Europe's Journal of Psychology (Nov 2017)
Moral Foundations and Voting Intention in Italy
Abstract
Based on the view of morality proposed by the Moral Foundations Theory, this paper investigates whether voting intention is associated with moral foundation endorsement in not perfectly bipolar electoral contexts. Three studies carried out in Italy from 2010 to 2013, showed that controlling for ideological orientation, moral foundation endorsement is associated with voting intention. In Study 1 and 3, in fictitious and real national elections, intention to vote for right-wing political groups rather than for left-wing rivals was associated with Sanctity, confirming previous results obtained in the U.S. Furthermore, as a function of the specific competing political groups in each of the examined contexts other moral foundations predicted voting intention.
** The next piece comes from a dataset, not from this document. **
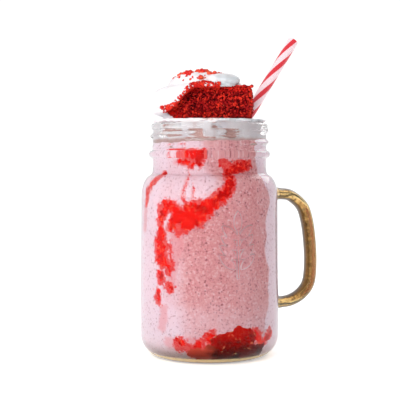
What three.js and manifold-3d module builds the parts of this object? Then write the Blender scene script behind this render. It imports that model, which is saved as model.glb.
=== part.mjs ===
// A strawberry milkshake served in a handled glass drinking jar, with whipped cream, a wedge of
// red sponge cake, red crumbs and a striped straw.
// Millimetres, +Z up. The origin is the middle of the jar's flat foot, the handle points along +X.

import * as THREE from 'three';
import { mergeVertices } from 'three/addons/utils/BufferGeometryUtils.js';
import Module from 'manifold-3d';

const wasm = await Module();
wasm.setup();

// Jar: outside
const JAR_HEIGHT = 134;
const FOOT_RADIUS = 28;
const HEEL_RADIUS = 12;
const BODY_RADIUS = 40.2;
const BODY_TOP_RADIUS = 39.6;
const BODY_MIDDLE = 40;
const SHOULDER_START = 92;
const SHOULDER_RISE = 12.5;
const NECK_RADIUS = 33;
const NECK_START = 106.5;
const COLLAR_HEIGHT = 116.2;
const COLLAR_BEAD = 2.2;
const LIP_START = 131.2;
const LIP_STAND = 0.8;
const LIP_ROUND = 1.4;

// Jar: inside
const BASE_THICKNESS = 6.5;
const INNER_HEEL_RADIUS = 10;
const INNER_BODY_RADIUS = 36.2;
const INNER_NECK_RADIUS = 29.8;
const INNER_SHOULDER_START = 90;
const INNER_SHOULDER_RISE = 13.5;
const MOUTH_CHAMFER = 1;

// Jar: screw thread on the neck
const THREAD_PITCH = 6.35;
const THREAD_START = 120;
const THREAD_TURNS = 1.6;
const THREAD_START_ANGLE = 150;
const THREAD_BEAD = 1.5;

// Jar: handle, a flattened bar that leaves the shoulder and comes back near the heel
const HANDLE_HALF_THICKNESS = 3.4;
const HANDLE_HALF_WIDTH = 5.25;
const HANDLE_TOP = 92.6;
const HANDLE_FOOT = 27.7;
const HANDLE_REACH = 66.4;
const HANDLE_ROOT_DEPTH = 38;
const HANDLE_FLARE_LENGTH = 9;
const HANDLE_FLARE_GROWTH = 1.45;

// Jar: raised sprig of leaves on the wall, facing -Y
const SPRIG_LOW = 51;
const SPRIG_HIGH = 85;
const LEAF_PAIRS = 4;
const LEAF_HALF_LENGTH = 6;
const LEAF_HALF_WIDTH = 2.6;
const LEAF_HALF_THICKNESS = 1.1;

// The food is laid out as it is seen from the front of the serving, which is turned from the jar
const SERVING_TURN = -23;
const GAP = 0.3;

// Drink and its syrup
const DRINK_LEVEL = 123;
const SYRUP_BEAD = 3.4;
const SYRUP_INSET = 1;

// Whipped cream
const CREAM_SKIRT_RADIUS = 33.2;
const CREAM_SKIRT_HEIGHT = 2;
const CREAM_RADIUS = 28.5;
const CREAM_MIDDLE = 143;
const CREAM_DEPTH = 8.6;
const CREAM_RISE = 22;
const CREAM_CROWN = 0.8;
const CREAM_BACK = 4.5;
const CREAM_LOW_SHIFT = -7;
const CREAM_HIGH_SHIFT = -2.5;
const CREAM_ROPES = 5;
const CREAM_FOLD = 4.2;
const CRUMB_COUNT = 26;
const CRUMB_LARGE = 2.8;
const CRUMB_SMALL = 1.3;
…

In Study 1, Care and Authority predicted voting intention for the major political groups rather than for an autonomist party that aimed at decreasing central government’s fiscal power in favor of fiscal regional autonomy. In Study 3, Loyalty predicted the intention to vote for the major parliamentarian parties rather than for a movement that aimed at capturing disaffection towards traditional politics. In Study 2, at real regional elections, Loyalty predicted voting intention for the incumbent right-wing governor rather than for the challengers and Fairness predicted voting intention for left-wing extra-parliamentarian political groups rather than for the major left-wing party. Thus multiple moral concerns can be associated with voting intention. In fragmented and unstable electoral contexts, at each election the context of the competing political groups may elicit specific moral concerns that can contribute to affect voting intention beyond ideological orientation.